__OBJECTIVE__.
Every line of the data must be copied exactly.

══════════════════════════════

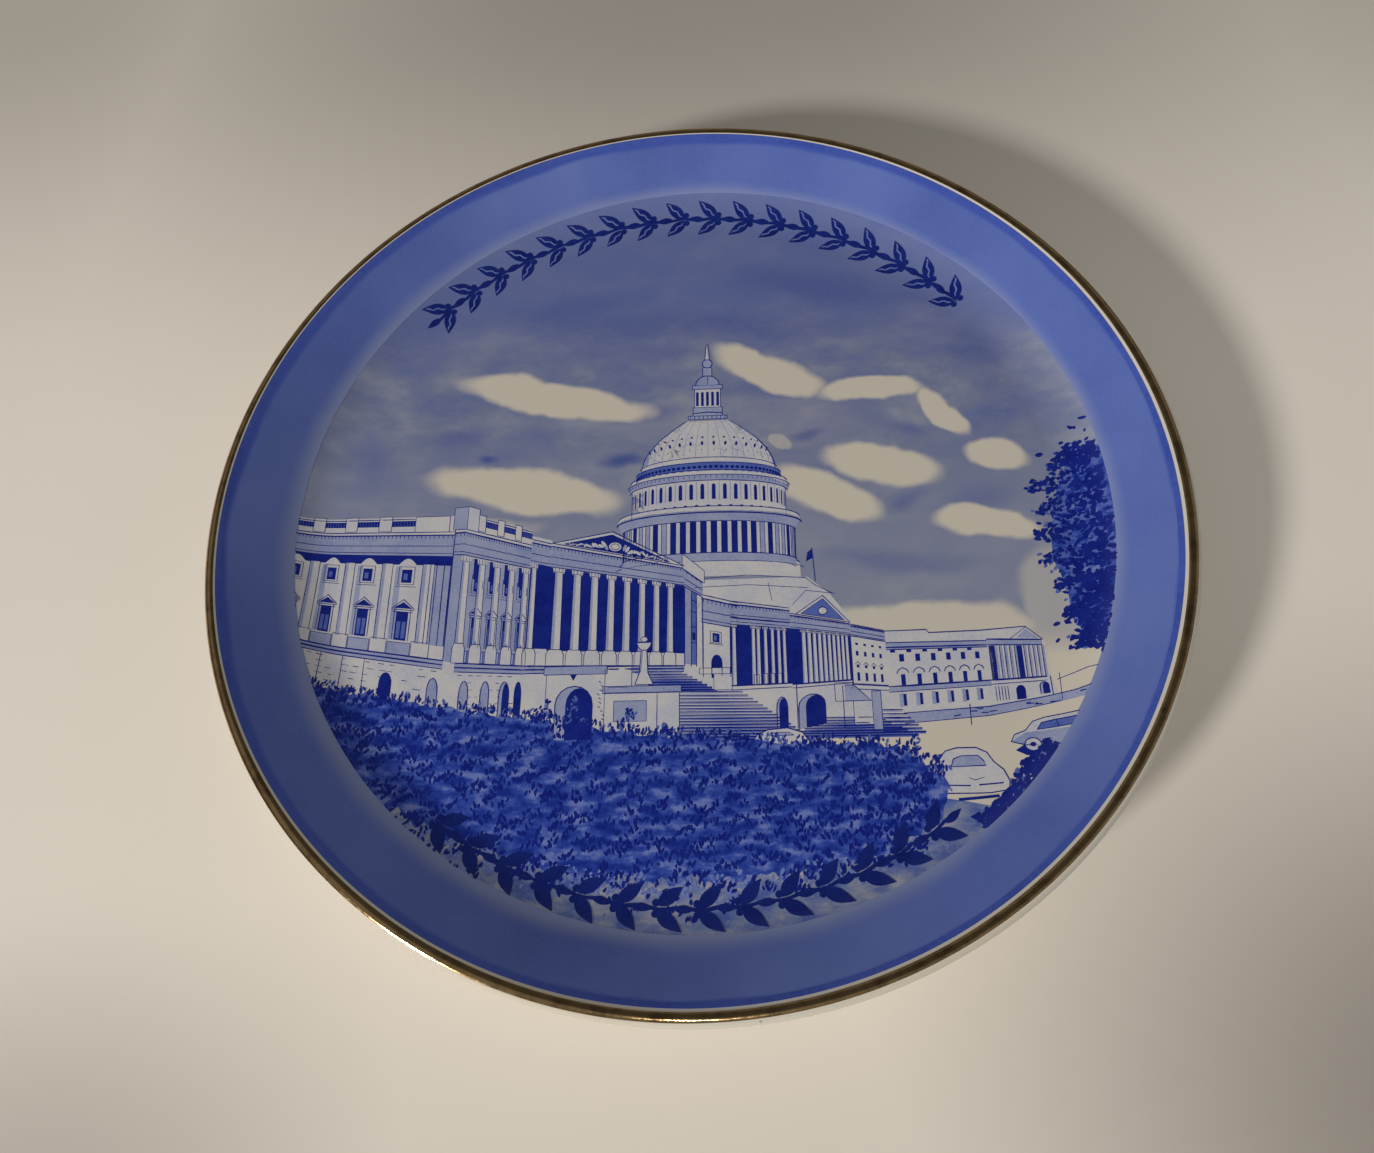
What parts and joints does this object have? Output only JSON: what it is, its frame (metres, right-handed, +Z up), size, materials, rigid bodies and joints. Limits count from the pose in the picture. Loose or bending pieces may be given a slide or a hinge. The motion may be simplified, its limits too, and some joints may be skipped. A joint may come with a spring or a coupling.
{
  "type": "souvenir plate",
  "caption": "Round shallow porcelain display plate on a foot ring, with a printed cobalt picture, a blue banded wall and a gold lip line.",
  "frame": {"origin": "on the plate's axis, level with the resting face of the foot ring", "axes": "+Z up out of the face, +Y towards the top of the picture, +X to the picture's right"},
  "size_m": [0.21, 0.21, 0.0201],
  "materials": {
    "biscuit_porcelain": "unglazed, fine matt",
    "white_glaze": "glossy",
    "blue_ground": "glossy, sprayed",
    "pooled_cobalt": "glossy",
    "fired_gold": "bright fired gold, lightly worn",
    "pale_cobalt_print": "glossy print",
    "line_cobalt_print": "glossy print",
    "dark_cobalt_print": "glossy print",
    "garland_cobalt": "glossy print"
  },
  "bodies": {
    "root": {"porcelain_body": "biscuit_porcelain", "main_glaze": "white_glaze", "base_glaze": "white_glaze", "wall_ground": "blue_ground", "edge_line": "pooled_cobalt", "gold_line": "fired_gold", "sky_print": "pale_cobalt_print", "building_print": "line_cobalt_print", "hedge_print": "dark_cobalt_print", "tree_print": "dark_cobalt_print", "car_print": "line_cobalt_print", "lawn_print": "pale_cobalt_print", "upper_garland": "garland_cobalt", "lower_garland": "garland_cobalt"}
  },
  "joints": []
}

══════════════════════════════

__RESPONSE__.
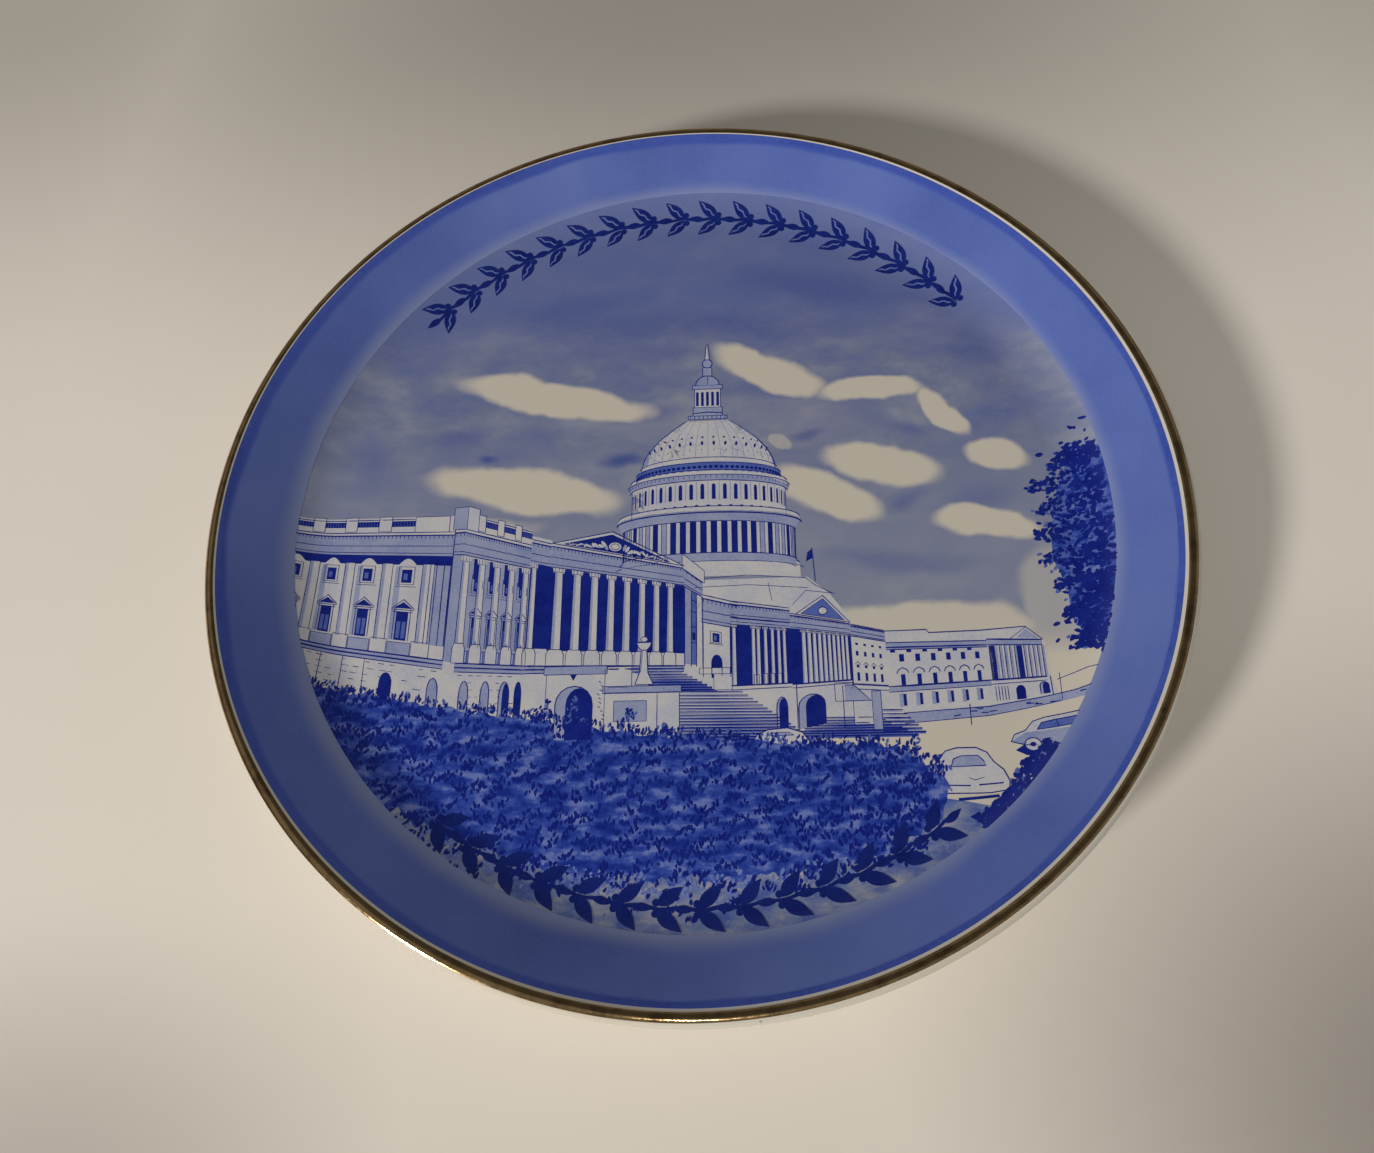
What parts and joints does this object have? Output only JSON: what it is, its frame (metres, right-handed, +Z up), size, materials, rigid bodies and joints. Limits count from the pose in the picture. Loose or bending pieces may be given a slide or a hinge. The motion may be simplified, its limits too, and some joints may be skipped. A joint may come with a spring or a coupling.
{
  "type": "souvenir plate",
  "caption": "Round shallow porcelain display plate on a foot ring, with a printed cobalt picture, a blue banded wall and a gold lip line.",
  "frame": {"origin": "on the plate's axis, level with the resting face of the foot ring", "axes": "+Z up out of the face, +Y towards the top of the picture, +X to the picture's right"},
  "size_m": [0.21, 0.21, 0.0201],
  "materials": {
    "biscuit_porcelain": "unglazed, fine matt",
    "white_glaze": "glossy",
    "blue_ground": "glossy, sprayed",
    "pooled_cobalt": "glossy",
    "fired_gold": "bright fired gold, lightly worn",
    "pale_cobalt_print": "glossy print",
    "line_cobalt_print": "glossy print",
    "dark_cobalt_print": "glossy print",
    "garland_cobalt": "glossy print"
  },
  "bodies": {
    "root": {"porcelain_body": "biscuit_porcelain", "main_glaze": "white_glaze", "base_glaze": "white_glaze", "wall_ground": "blue_ground", "edge_line": "pooled_cobalt", "gold_line": "fired_gold", "sky_print": "pale_cobalt_print", "building_print": "line_cobalt_print", "hedge_print": "dark_cobalt_print", "tree_print": "dark_cobalt_print", "car_print": "line_cobalt_print", "lawn_print": "pale_cobalt_print", "upper_garland": "garland_cobalt", "lower_garland": "garland_cobalt"}
  },
  "joints": []
}